A trovare posto nella platea dei delusi è anche Giovanni. Cinquantasette anni, un passato come artigiano. Finché, complice la crisi, ha dovuto chiudere la bottega. «Lavora soltanto mia moglie – racconta -. Lei è una precaria storica, guadagna circa 800 euro al mese. Il nostro reddito di cittadinanza? Si aggira sui 90 euro». Giovanni ammette di avere valutato la possibilità di rinunciare al contributo dell’Inps, ma poi ha deciso di non farlo. Non tanto per i soldi in sé – «mi chiedo se realmente il governo pensi che con 90 euro si sconfigga la povertà» – quanto per la promessa di ricevere offerte di lavoro. L’altro pilastro portante del progetto del M5s che però non partirà prima dell’estate. «La speranza di trovare un lavoro c’è, ma più forti sono le perplessità – prosegue Giovanni -. Ho letto che, come incentivo, verrà girato alle imprese l’importo che veniva erogato al lavoratore come reddito di cittadinanza. Ora mi chiedo: chi mi assumerà avendo la possibilità di scegliere magari un single che porterà con sé una dote di 500 euro mensili?».

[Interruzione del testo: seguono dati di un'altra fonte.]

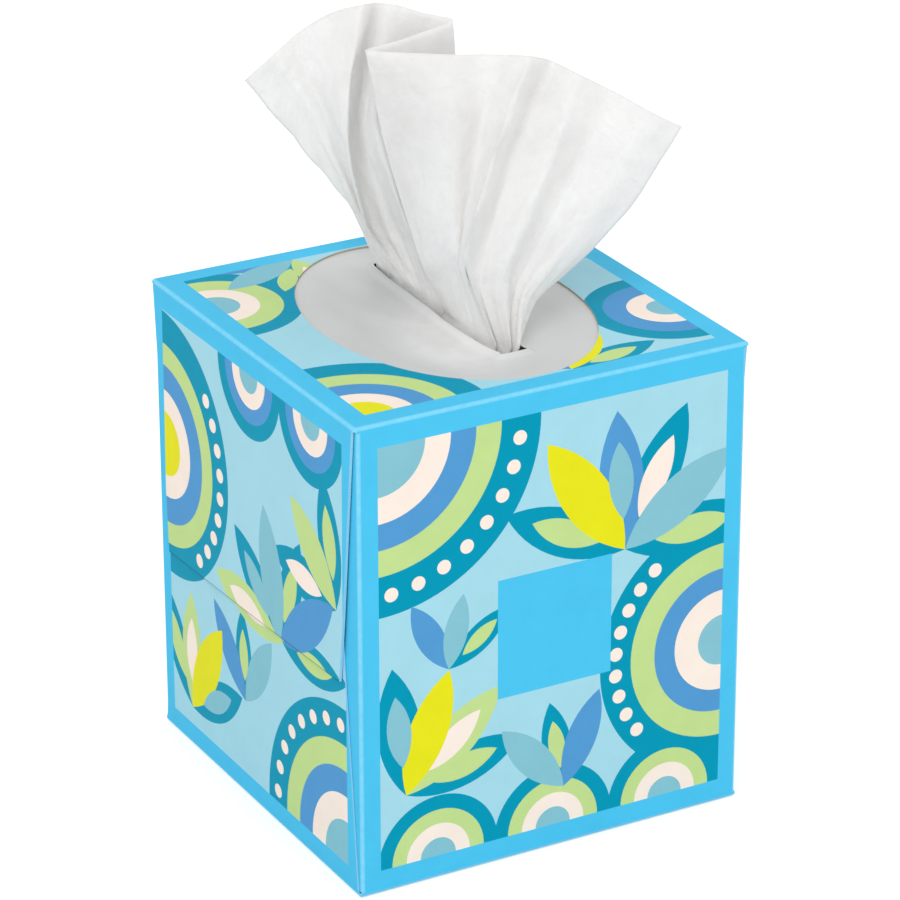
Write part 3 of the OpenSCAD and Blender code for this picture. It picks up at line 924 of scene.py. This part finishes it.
    def thicken(self, points: np.ndarray, normals: np.ndarray, depths: np.ndarray,
                triangles: np.ndarray, inks: np.ndarray, wear_and_painted_light: np.ndarray) -> bpy.types.Mesh:
        """Gives the welded skin the board's thickness, inwards, and closes it along every cut edge.

        Args:
            points: the outside's points.
            normals: its true normals.
            depths: how much deeper than the board's thickness the inside lies.
            triangles: its triangles.
            inks: the number of each triangle's ink.
            wear_and_painted_light: each corner's share of cracked coating and painted highlight, or below
                0, how far a painted
            shadow darkens its ink.

        Returns:
            A mesh with the attribute "ink", material numbers and its own corner normals.
        """
        n = len(points)
        edges = np.vstack([triangles[:, [0, 1]], triangles[:, [1, 2]], triangles[:, [2, 0]]])
        forward, backward = edges[:, 0] * n + edges[:, 1], edges[:, 1] * n + edges[:, 0]
        cut = edges[~np.isin(forward, backward)]
        a, b = cut.T
        walls = np.vstack([np.column_stack([b, a, a + n]), np.column_stack([b, a + n, b + n])])
        inner = triangles[:, ::-1] + n
        every = np.vstack([points, points - (self.board_shown + depths)[:, None] * normals])
        faces = np.vstack([triangles, inner, walls])
        p, q, s = (every[walls[:, i]] for i in range(3))
        wall_ways = np.cross(q - p, s - p)
        wall_ways /= np.maximum(np.linalg.norm(wall_ways, axis=1, keepdims=True), 1e-12)
        corner_normals = np.vstack([normals[triangles].reshape(-1, 3),
                                    -normals[triangles[:, ::-1]].reshape(-1, 3),
                                    np.repeat(wall_ways, 3, axis=0)])
        mesh = bpy.data.meshes.new("carton_board")
        mesh.from_pydata((every * MM).tolist(), [], faces.tolist())
        palette = np.array([linear(ink.value) for ink in Ink])
        corner_inks = np.tile(palette[0], (3 * len(faces), 1))
        corner_inks[:3 * len(inks)] = np.repeat(palette[inks], 3, axis=0)
        worn_and_painted_light = np.zeros(3 * len(faces))
        worn_and_painted_light[:3 * len(inks)] = wear_and_painted_light.reshape(-1)
        # Below 0 darkens the ink: the painted shadow along the cut edges. Above 0 is the alpha: the share
        # of cracked coating and painted highlight.
        corner_inks[:, :3] *= 1 + np.minimum(worn_and_painted_light, 0)[:, None]
        corner_inks[:, 3] = np.maximum(worn_and_painted_light, 0)
        layer = mesh.attributes.new("ink", "FLOAT_COLOR", "CORNER")
        layer.data.foreach_set("color", corner_inks.astype(np.float32).reshape(-1))
        around_oval = self.opening() * 1.02
        on_oval = in_polygon(p[:, :2], around_oval) & (p[:, 2] > self.height - self.crease)
        # Cut edges away from the oval get the painted highlight material
        kinds = np.concatenate([np.full(len(triangles), PRINTED), np.full(len(inner), INSIDE),
                                np.where(on_oval, CUT_EDGE, PAINTED_HIGHLIGHT_EDGE)])
        mesh.polygons.foreach_set("material_index", kinds.astype(np.int32))
        mesh.polygons.foreach_set("use_smooth", np.ones(len(faces), bool))
        mesh.normals_split_custom_set(corner_normals.tolist())
        mesh.update()
        return mesh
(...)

Infine c’è il caso di chi, nel rapporto costi-benefici, non considera conveniente il sistema messo su dal governo. «Nella mia famiglia lavoro soltanto io, mia moglie è disoccupata – racconta Giulio, 39 anni -. Abbiamo due figli piccoli e fino al mese scorso abbiamo percepito il bonus bebè. Ci dicono che forse è per questo che come reddito di cittadinanza ci sono stati dati appena 40 euro. Aspettiamo di vedere se le cose cambieranno, altrimenti – aggiunge – cercheremo di disdire tutto». A incidere nel caso di Giulio c’è anche un altro fattore. L’uomo chiama in causa un aspetto del patto che i beneficiari sono chiamati a fare con lo Stato: svolgere lavori socialmente utili, nell’attesa di trovare un’occupazione: «Sarà obbligatorio fare otto ore settimanali di servizi sociali. Con due figli piccoli da accudire e per 40 euro mensili, mia moglie – conclude – preferisce rimanere a casa».